SUPPLIED INFORMATION:
# # #
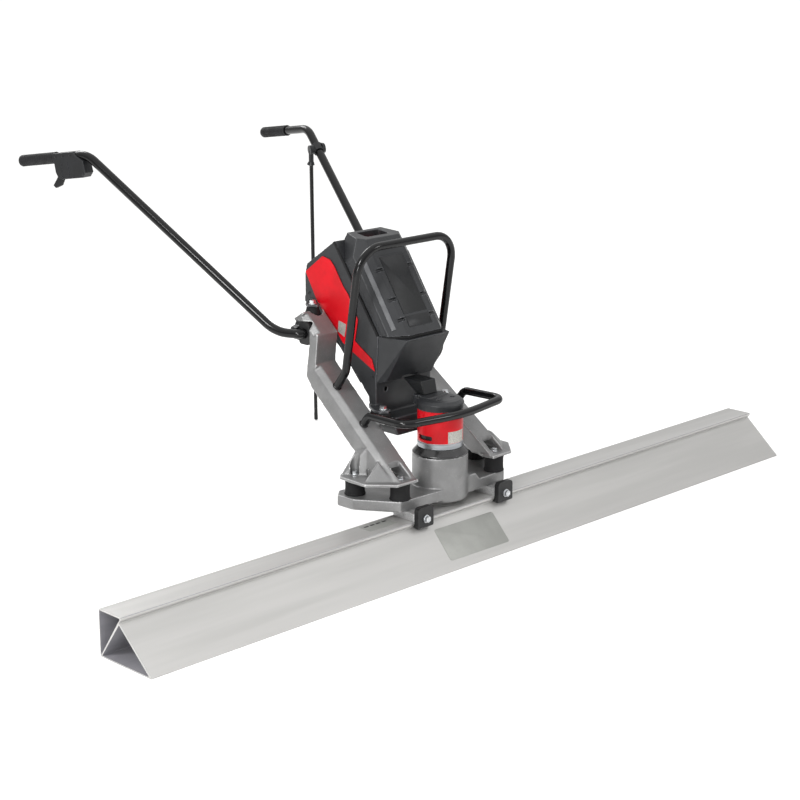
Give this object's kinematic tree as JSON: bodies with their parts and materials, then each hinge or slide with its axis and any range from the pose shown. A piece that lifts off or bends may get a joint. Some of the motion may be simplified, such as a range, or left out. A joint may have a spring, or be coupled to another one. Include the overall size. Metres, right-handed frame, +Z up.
{
  "type": "power screed",
  "caption": "Battery-powered vibrating concrete screed: a long hollow aluminium board with a clamped exciter base, sprung power head, guard tubes, twin handlebars and a kickstand.",
  "frame": {"origin": "on the board's flat sole, under the exciter's mid-plane and half way across the sole", "axes": "+X along the board, +Y to the rear, where the operator stands, +Z up"},
  "size_m": [2.438, 1.4113, 0.9995],
  "materials": {
    "aluminium": "satin extruded",
    "casting": "silver-grey painted casting",
    "black_tube": "gloss black",
    "plastic": "textured dark grey",
    "dark_plastic": "textured near black",
    "red_plastic": "satin red",
    "rubber": "matte",
    "zinc": "bright zinc plate",
    "steel": "ground steel",
    "winding": "enamelled copper windings",
    "circuit": "circuit board"
  },
  "bodies": {
    "frame": {"screed_board": "aluminium", "base_casting": "casting", "clamp_foot_left": "casting", "clamp_foot_right": "casting", "exciter_collar": "black_tube", "motor_ring": "aluminium", "bearing_lower": "steel", "bearing_upper": "steel", "motor_housing": "red_plastic", "stator": "winding", "motor_cap": "dark_plastic", "cable_duct": "plastic", "isolator_front_left": "rubber", "isolator_front_right": "rubber", "foot_bolt_front_left": "zinc", "foot_bolt_front_right": "zinc", "isolator_rear_left": "rubber", "isolator_rear_right": "rubber", "foot_bolt_rear_left": "zinc", "foot_bolt_rear_right": "zinc", "leg_left": "casting", "leg_right": "casting", "roll_bar": "black_tube", "bumper_bar": "black_tube", "handle_clamp_left": "black_tube", "handle_clamp_right": "black_tube", "power_head_housing": "plastic", "side_panel_left": "red_plastic", "side_panel_right": "red_plastic", "rear_cover": "dark_plastic", "controller_board": "circuit", "battery_guard": "plastic", "lower_mount_left": "rubber", "lower_mount_right": "rubber", "upper_mount_left": "rubber", "upper_mount_right": "rubber", "ear_bolt_left": "zinc", "ear_bolt_right": "zinc", "upper_bolt_left": "zinc", "upper_bolt_right": "zinc"},
    "exciter": {"exciter_shaft": "steel", "eccentric_weight": "steel", "rotor": "steel"},
    "handlebar_left": {"handlebar_left": "black_tube", "grip_left": "rubber", "switch_box": "dark_plastic"},
    "handlebar_right": {"handlebar_right": "black_tube", "grip_right": "rubber", "kickstand_clip": "dark_plastic"},
    "trigger": {"trigger_lever": "rubber"},
    "knob_left": {"handle_knob_left": "rubber"},
    "knob_right": {"handle_knob_right": "rubber"},
    "kickstand": {"kickstand_socket": "dark_plastic", "kickstand_rod": "black_tube"},
    "battery": {"battery_case": "plastic"},
    "latch": {"battery_latch": "red_plastic"},
    "clamp_left": {"clamp_jaw_left": "black_tube", "clamp_bolt_left": "zinc"},
    "clamp_right": {"clamp_jaw_right": "black_tube", "clamp_bolt_right": "zinc"}
  },
  "joints": [
    {"name": "exciter_spin", "type": "hinge", "parent": "frame", "child": "exciter", "pos_m": [0, 0.096, 0.26], "axis": [0, 0, 1], "continuous": true},
    {"name": "handlebar_left_fold", "type": "hinge", "parent": "frame", "child": "handlebar_left", "pos_m": [-0.172, 0.42, 0.553], "axis": [1, 0, 0], "range_deg": [-35, 40]},
    {"name": "handlebar_right_fold", "type": "hinge", "parent": "frame", "child": "handlebar_right", "pos_m": [0.172, 0.42, 0.553], "axis": [1, 0, 0], "range_deg": [-35, 40]},
    {"name": "knob_left_turn", "type": "hinge", "parent": "frame", "child": "knob_left", "pos_m": [-0.169, 0.458, 0.553], "axis": [0, 1, 0], "range_deg": [0, 360]},
    {"name": "knob_right_turn", "type": "hinge", "parent": "frame", "child": "knob_right", "pos_m": [0.169, 0.458, 0.553], "axis": [0, 1, 0], "range_deg": [0, 360]},
    {"name": "trigger_pull", "type": "hinge", "parent": "handlebar_left", "child": "trigger", "pos_m": [-0.42797, 1.15565, 0.93398], "axis": [0.9855, 0.1696, 0], "range_deg": [0, 20], "stiffness_Nm_per_rad": 0.5, "springref_deg": -14.32},
    {"name": "kickstand_fold", "type": "hinge", "parent": "handlebar_right", "child": "kickstand", "pos_m": [0.36874, 0.99671, 0.93589], "axis": [-0.924, 0.3703, -0.0958], "range_deg": [0, 55]},
    {"name": "battery_slide", "type": "slide", "parent": "frame", "child": "battery", "axis": [0, 0.5592, 0.829], "range_m": [0, 0.12]},
    {"name": "battery_latch_squeeze", "type": "slide", "parent": "battery", "child": "latch", "axis": [0, -1, 0], "range_m": [0, 0.006], "stiffness_N_per_m": 600, "springref_m": -0.004},
    {"name": "clamp_left_release", "type": "slide", "parent": "frame", "child": "clamp_left", "axis": [0, -1, 0], "range_m": [0, 0.008]},
    {"name": "clamp_right_release", "type": "slide", "parent": "frame", "child": "clamp_right", "axis": [0, -1, 0], "range_m": [0, 0.008]}
  ]
}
# # #
The lines above should be duplicated exactly.

OUTPUT:
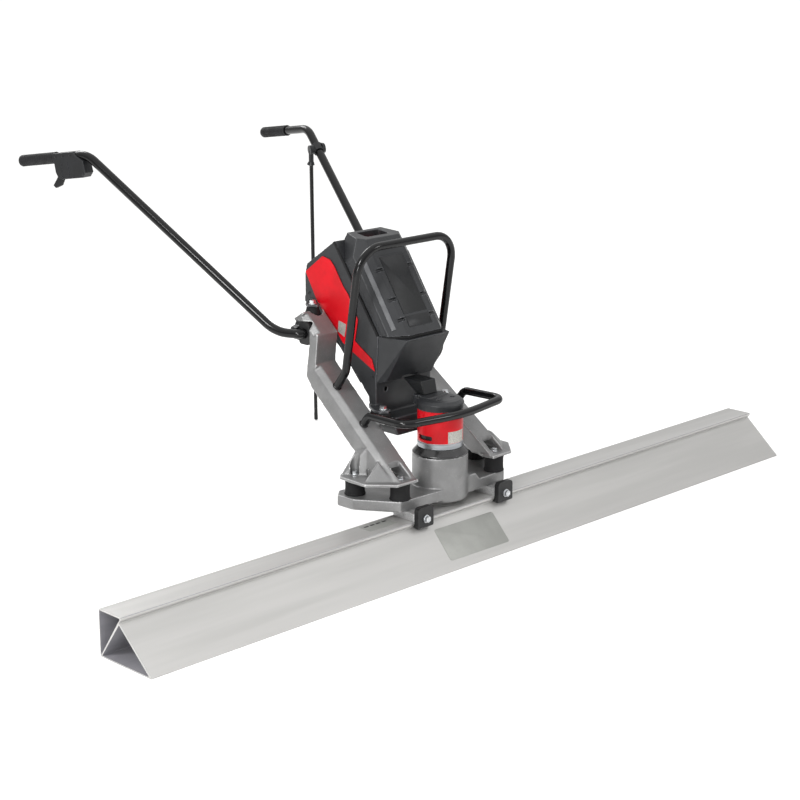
Give this object's kinematic tree as JSON: bodies with their parts and materials, then each hinge or slide with its axis and any range from the pose shown. A piece that lifts off or bends may get a joint. Some of the motion may be simplified, such as a range, or left out. A joint may have a spring, or be coupled to another one. Include the overall size. Metres, right-handed frame, +Z up.
{
  "type": "power screed",
  "caption": "Battery-powered vibrating concrete screed: a long hollow aluminium board with a clamped exciter base, sprung power head, guard tubes, twin handlebars and a kickstand.",
  "frame": {"origin": "on the board's flat sole, under the exciter's mid-plane and half way across the sole", "axes": "+X along the board, +Y to the rear, where the operator stands, +Z up"},
  "size_m": [2.438, 1.4113, 0.9995],
  "materials": {
    "aluminium": "satin extruded",
    "casting": "silver-grey painted casting",
    "black_tube": "gloss black",
    "plastic": "textured dark grey",
    "dark_plastic": "textured near black",
    "red_plastic": "satin red",
    "rubber": "matte",
    "zinc": "bright zinc plate",
    "steel": "ground steel",
    "winding": "enamelled copper windings",
    "circuit": "circuit board"
  },
  "bodies": {
    "frame": {"screed_board": "aluminium", "base_casting": "casting", "clamp_foot_left": "casting", "clamp_foot_right": "casting", "exciter_collar": "black_tube", "motor_ring": "aluminium", "bearing_lower": "steel", "bearing_upper": "steel", "motor_housing": "red_plastic", "stator": "winding", "motor_cap": "dark_plastic", "cable_duct": "plastic", "isolator_front_left": "rubber", "isolator_front_right": "rubber", "foot_bolt_front_left": "zinc", "foot_bolt_front_right": "zinc", "isolator_rear_left": "rubber", "isolator_rear_right": "rubber", "foot_bolt_rear_left": "zinc", "foot_bolt_rear_right": "zinc", "leg_left": "casting", "leg_right": "casting", "roll_bar": "black_tube", "bumper_bar": "black_tube", "handle_clamp_left": "black_tube", "handle_clamp_right": "black_tube", "power_head_housing": "plastic", "side_panel_left": "red_plastic", "side_panel_right": "red_plastic", "rear_cover": "dark_plastic", "controller_board": "circuit", "battery_guard": "plastic", "lower_mount_left": "rubber", "lower_mount_right": "rubber", "upper_mount_left": "rubber", "upper_mount_right": "rubber", "ear_bolt_left": "zinc", "ear_bolt_right": "zinc", "upper_bolt_left": "zinc", "upper_bolt_right": "zinc"},
    "exciter": {"exciter_shaft": "steel", "eccentric_weight": "steel", "rotor": "steel"},
    "handlebar_left": {"handlebar_left": "black_tube", "grip_left": "rubber", "switch_box": "dark_plastic"},
    "handlebar_right": {"handlebar_right": "black_tube", "grip_right": "rubber", "kickstand_clip": "dark_plastic"},
    "trigger": {"trigger_lever": "rubber"},
    "knob_left": {"handle_knob_left": "rubber"},
    "knob_right": {"handle_knob_right": "rubber"},
    "kickstand": {"kickstand_socket": "dark_plastic", "kickstand_rod": "black_tube"},
    "battery": {"battery_case": "plastic"},
    "latch": {"battery_latch": "red_plastic"},
    "clamp_left": {"clamp_jaw_left": "black_tube", "clamp_bolt_left": "zinc"},
    "clamp_right": {"clamp_jaw_right": "black_tube", "clamp_bolt_right": "zinc"}
  },
  "joints": [
    {"name": "exciter_spin", "type": "hinge", "parent": "frame", "child": "exciter", "pos_m": [0, 0.096, 0.26], "axis": [0, 0, 1], "continuous": true},
    {"name": "handlebar_left_fold", "type": "hinge", "parent": "frame", "child": "handlebar_left", "pos_m": [-0.172, 0.42, 0.553], "axis": [1, 0, 0], "range_deg": [-35, 40]},
    {"name": "handlebar_right_fold", "type": "hinge", "parent": "frame", "child": "handlebar_right", "pos_m": [0.172, 0.42, 0.553], "axis": [1, 0, 0], "range_deg": [-35, 40]},
    {"name": "knob_left_turn", "type": "hinge", "parent": "frame", "child": "knob_left", "pos_m": [-0.169, 0.458, 0.553], "axis": [0, 1, 0], "range_deg": [0, 360]},
    {"name": "knob_right_turn", "type": "hinge", "parent": "frame", "child": "knob_right", "pos_m": [0.169, 0.458, 0.553], "axis": [0, 1, 0], "range_deg": [0, 360]},
    {"name": "trigger_pull", "type": "hinge", "parent": "handlebar_left", "child": "trigger", "pos_m": [-0.42797, 1.15565, 0.93398], "axis": [0.9855, 0.1696, 0], "range_deg": [0, 20], "stiffness_Nm_per_rad": 0.5, "springref_deg": -14.32},
    {"name": "kickstand_fold", "type": "hinge", "parent": "handlebar_right", "child": "kickstand", "pos_m": [0.36874, 0.99671, 0.93589], "axis": [-0.924, 0.3703, -0.0958], "range_deg": [0, 55]},
    {"name": "battery_slide", "type": "slide", "parent": "frame", "child": "battery", "axis": [0, 0.5592, 0.829], "range_m": [0, 0.12]},
    {"name": "battery_latch_squeeze", "type": "slide", "parent": "battery", "child": "latch", "axis": [0, -1, 0], "range_m": [0, 0.006], "stiffness_N_per_m": 600, "springref_m": -0.004},
    {"name": "clamp_left_release", "type": "slide", "parent": "frame", "child": "clamp_left", "axis": [0, -1, 0], "range_m": [0, 0.008]},
    {"name": "clamp_right_release", "type": "slide", "parent": "frame", "child": "clamp_right", "axis": [0, -1, 0], "range_m": [0, 0.008]}
  ]
}